Beneker alleges that since June 2019, when he first sought employment as a staff writer, SEAL Team hired six staff writers instead of him — specifically, a “Black male” and “Black woman” (both hired in Season 3), a “white” “female former writer’s assistant” (hired in Season 5), a “Black” “female writer’s assistant” (hired in Season 6), a “white,” “lesbian” “female writer’s assistant” (also hired in Season 6), and a “white” “female writer’s assistant” (hired in Season 7).

Beneker’s suit notes that CBS in July 2020 set a target to have a minimum of 40% BIPOC representation in their writers’ rooms, beginning in 2021-2022.

The “race and sex ‘balancing’ in the SEAL Team writers’ room … created a situation where heterosexual, white men need ‘extra’ qualifications (including military experience or previous writing credits) to be hired as staff writers when compared to their nonwhite, LGBTQ, or female peers, who require no such ‘extra’ qualifications,” Beneker’s suit reads.

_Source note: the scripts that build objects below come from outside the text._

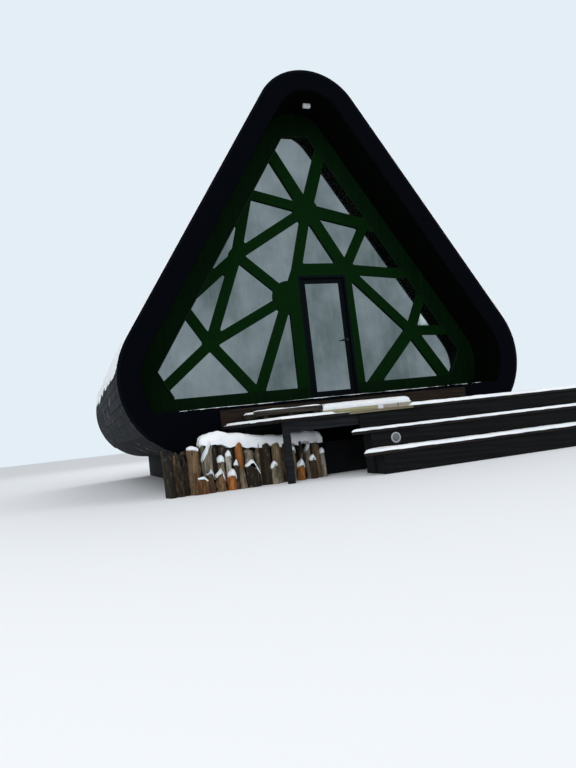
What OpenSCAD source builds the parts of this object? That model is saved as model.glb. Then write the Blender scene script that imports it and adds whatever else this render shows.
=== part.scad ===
// A-frame cabin: a rounded triangular tube with a glazed lattice gable behind a porch recess.
// X runs across the front, Y runs back into the cabin, Z is up, and the ground is Z = 0.
// The front edge of the shell is at Y = 0 and the middle of the gable at X = 0.

/* [Shell] */
// Height of the shell's rounded top above the ground
ridge_h = 6665; // [6000:5:7600]
// Angle between each roof slope and the vertical, in degrees
half_angle = 32.6; // [30:0.2:35]
// Outer radius of the rounded top
ridge_r = 940; // [860:10:1100]
// Outer radius of the rounded lower corners
corner_r = 1190; // [1100:10:1300]
// Height of the shell's flat underside above the ground
underside_h = 500; // [300:10:560]
// Length of the cabin from front edge to back edge
cabin_l = 7500; // [5000:50:9000]
// Thickness of the roof and wall build-up
shell_t = 300; // [240:5:320]
// Thickness of the fascia that closes each end of the shell
fascia_t = 40; // [20:5:60]
// Thickness of the boards that line the porch recess
lining_t = 25; // [15:1:40]

/* [Floor] */
// Height of the finished floor above the ground
floor_h = 1200; // [1150:10:1300]
// Thickness of the floor boards and deck under them
floor_t = 180; // [120:5:220]
// Number of joists between the floor and the base slab
joist_count = 6; // [3:1:9]
// Width of one joist
joist_w = 90; // [60:5:140]

/* [Plinth] */
// Thickness of the plinth walls
plinth_t = 200; // [120:10:260]

/* [Front gable] */
// Depth of the porch recess in front of the lattice
recess_d = 750; // [500:10:1200]
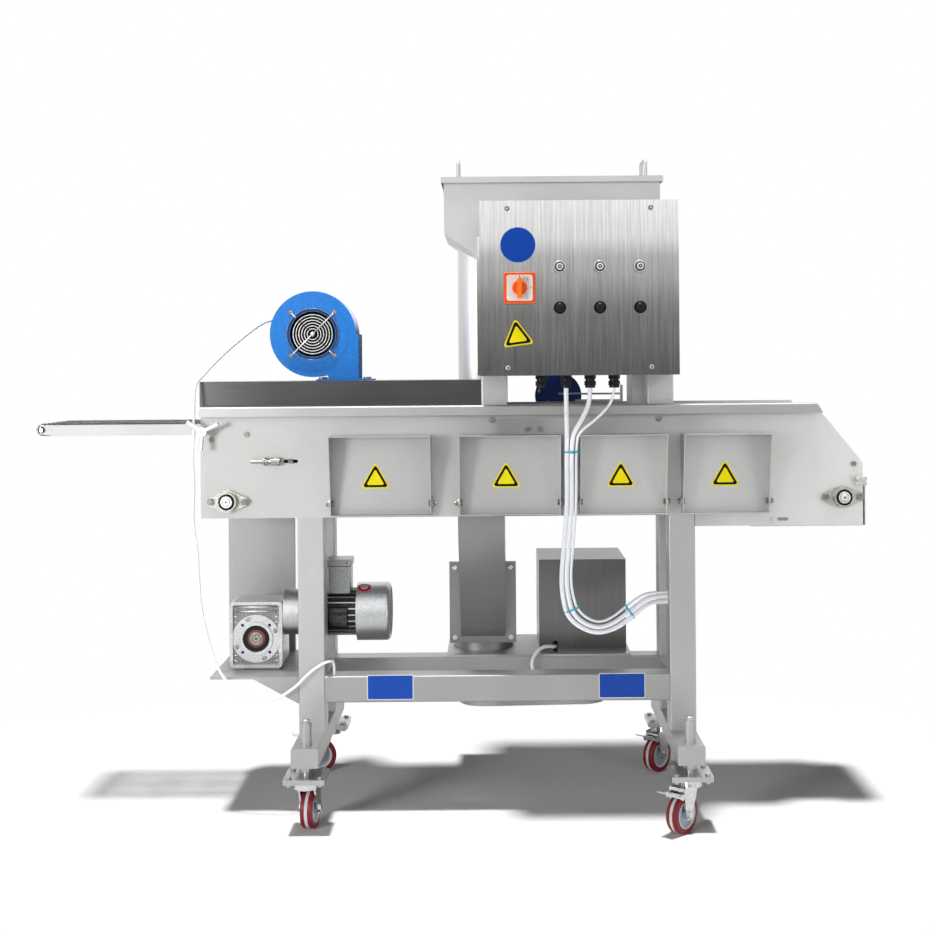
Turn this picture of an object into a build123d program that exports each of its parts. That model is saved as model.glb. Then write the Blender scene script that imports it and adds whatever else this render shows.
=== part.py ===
"""Crumb breading machine on casters: belt, hopper, crumb elevator and blow-off fan.

Millimetres. X runs along the belt with the discharge nose at -X, Y goes from the operator's
side to the back, and Z goes up from the floor that the casters stand on.
"""

import math
import os

from build123d import *

os.makedirs("parts", exist_ok=True)

# Clearances
running_gap = 0.05
seat_gap = 0.3

# Body: the two side plates and what lies between them
body_left = -660.0
body_right = 1094.0
body_width = 307.0
front_y = -142.0
back_y = front_y + body_width
middle_y = (front_y + back_y) / 2
plate = 3.0
sheet = 2.0
floor_z = 793.0
floor_drop = 30.0
rim_z = 1088.0
lip_reach = 22.0
lip_height = 26.0
lip_radius = 5.0
rim_notch = 3.0
end_corner_x = 986.0
end_corner_z = 1062.0
end_shoulder_z = 929.0
rim_end_x = 970.0
end_wall_z = 980.0
bolt_radius = 4.0
bolt_across = 13.0
bolt_head = 5.3
nut_height = 6.8
thread_proud = 2.0

# Welded frame of square tube
tube = 70.0
tube_wall = 3.0
tube_radius = 4.0
leg_span = 984.0
frame_x = 122.0
leg_bottom_z = 222.0
rail_bottom_z = 302.0
foot_height = 50.0
foot_overhang = 155.0
sleeve_radius = 14.5
sleeve_height = 58.0
sleeve_inset = 35.0
post_places = (120.0, 560.0)
post_bottom_z = 1012.0
post_top_z = 1534.0

# Levelling screws and casters
screw_radius = 10.0
screw_top_z = 290.0
screw_gap = 0.3
screw_chamfer = 1.5
pad_size = 107.0
pad_thickness = 7.0
pad_bolt_pitch = 80.0
lock_nut_across = 32.0
lock_nut_height = 14.0
wheel_radius = 50.0
wheel_width = 32.0
wheel_trail = 38.0
tread_round = 4.0
hub_radius = 36.0
hub_recess = 5.0
hub_core = 14.0
hub_proud = 2.5
axle_radius = 6.0
axle_nut = 6.0
axle_nut_across = 17.0
pin_radius = 8.0
pin_head_radius = 12.0
pin_head = 4.0
caster_top_plate = 6.0
race_radius = 31.0
race_height = 15.0
crown_sheet = 6.0
crown_clearance = 14.0
crown_reach = 60.0
fork_sheet = 4.0
fork_side_gap = 3.0
leg_round = 13.0
ear_radius = 8.0
pedal_pivot = (66.0, 100.0)
pedal_pin_radius = 4.0
pedal_hub = 6.5
pedal_length = 52.0
pedal_width = 37.0
pedal_lift = 14.0
caster_headings = {"front_left": 82.0, "front_right": 228.0, "rear_left": 199.0, "rear_right": 228.0}

# Doors along the front: left edges and widths
door_left = (-314.0, 26.0, 343.0, 613.0)
door_width = (266.0, 266.0, 228.0, 228.0)
door_top_z = 1010.0
door_bottom_z = 799.0
door_top_reach = 75.0
door_bottom_reach = 30.0
door_lap = 8.0
door_side_gap = 0.5
door_pivot_z = 831.0
door_pivot_reach = 16.0
door_sill_z = 797.0
opening_step = 16.0
ear_gap = 1.0
ear_round = 12.0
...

Beneker is seeking a full-time job as a producer, and compensatory and punitive damages.

CBS’ motion to dismiss argues that under the First Amendment, “an entity engaged in expressive communication may select individuals whose presence or absence would affect the entity’s ability to communicate its own preferred message,” and that “limiting CBS’s ability to select the writers of its choice — as Beneker seeks to do here — unconstitutionally impairs CBS’s ability to shape its message.”

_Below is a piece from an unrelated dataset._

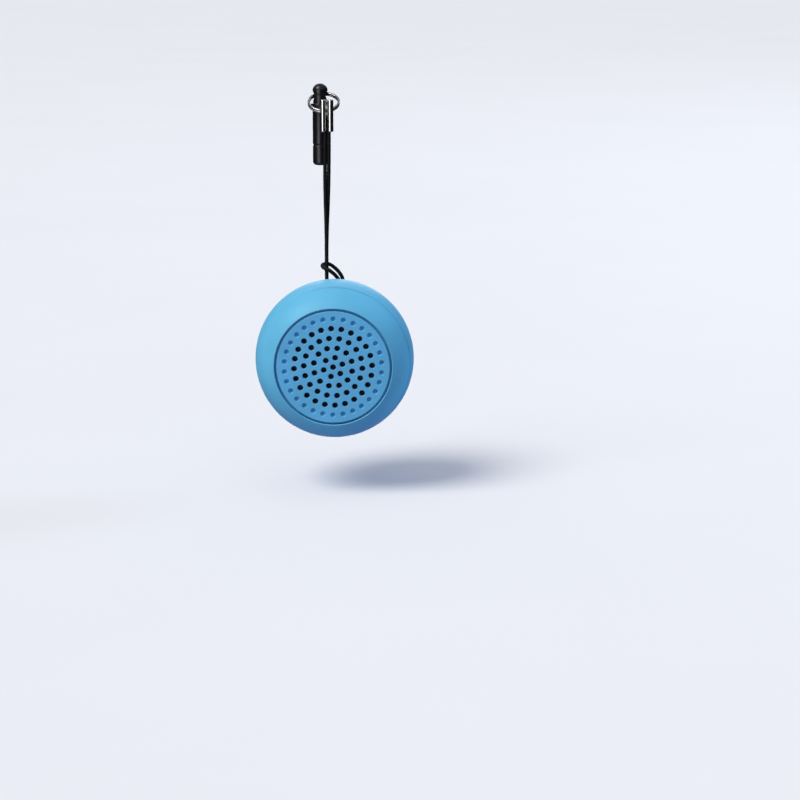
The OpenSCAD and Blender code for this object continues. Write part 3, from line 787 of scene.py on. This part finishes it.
def rear_profile():
    """From the seam over the skin to the cover's recess, then back along the inside."""
    edge_r, inner_r, socket_r = 0.9, 16.4, 15.5
    recess_r, seat_r, collar_r, collar_front = 10.25, 8.3, 11.4, 22.4
    edge_depth = COVER_BACK - edge_r
    edge_at = math.sqrt((BALL_R - edge_r) ** 2 - (edge_depth - CORE) ** 2)
    edge = arc(edge_at, edge_depth, edge_r, math.degrees(math.atan2(edge_depth - CORE, edge_at)), 90, 8)
    profile = [(socket_r, SEAM + 0.02), (GROOVE_R, SEAM + 0.1)]
    profile += [(SEAM_R - 0.14, SEAM + 0.13), (SEAM_R - 0.03, SEAM + 0.19)]
    profile += skin_arc(SEAM + 0.3, edge[0][1], 60) + edge[1:]
    # the recess that takes the cover, and the collar under it
    profile += [(recess_r + 0.17, COVER_BACK), (recess_r, COVER_BACK - 0.15), (recess_r, COVER_FRONT)]
    profile += [(seat_r, COVER_FRONT), (seat_r, collar_front), (collar_r, collar_front)]
    inner_end = CORE + math.sqrt(inner_r * inner_r - collar_r ** 2)
    return profile + skin_arc(SEAM + 0.1, inner_end, 30, inner_r)[::-1]


POCKET_FLOOR = 11.2               # height of the pocket's floor above the ball's centre


def skin_height(x, depth, r):
    """Height of a sphere above the ball's centre."""
    return math.sqrt(max(r * r - x * x - (depth - CORE) ** 2, 0.01))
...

“It is not relevant to this analysis that Beneker disagrees with CBS’s alleged stance on diversity in writers’ rooms,” the motion reads. “The rule of speaker’s autonomy applied in [precedents] means that CBS, not Beneker (or the government), has the sole right to decide what artistic content to produce and how to produce it. The rule also means that CBS, not Beneker (or the government), is solely entitled to decide what messages it seeks to convey in its artistic content and what associations might advance or impair those efforts.”

CBS’ motion also argues that two of the six SEAL Team hiring decisions cited by Beneker fall outside of the statute of limitations, while three others are not cognizable because the hired writers were of the same race (white) as Beneker.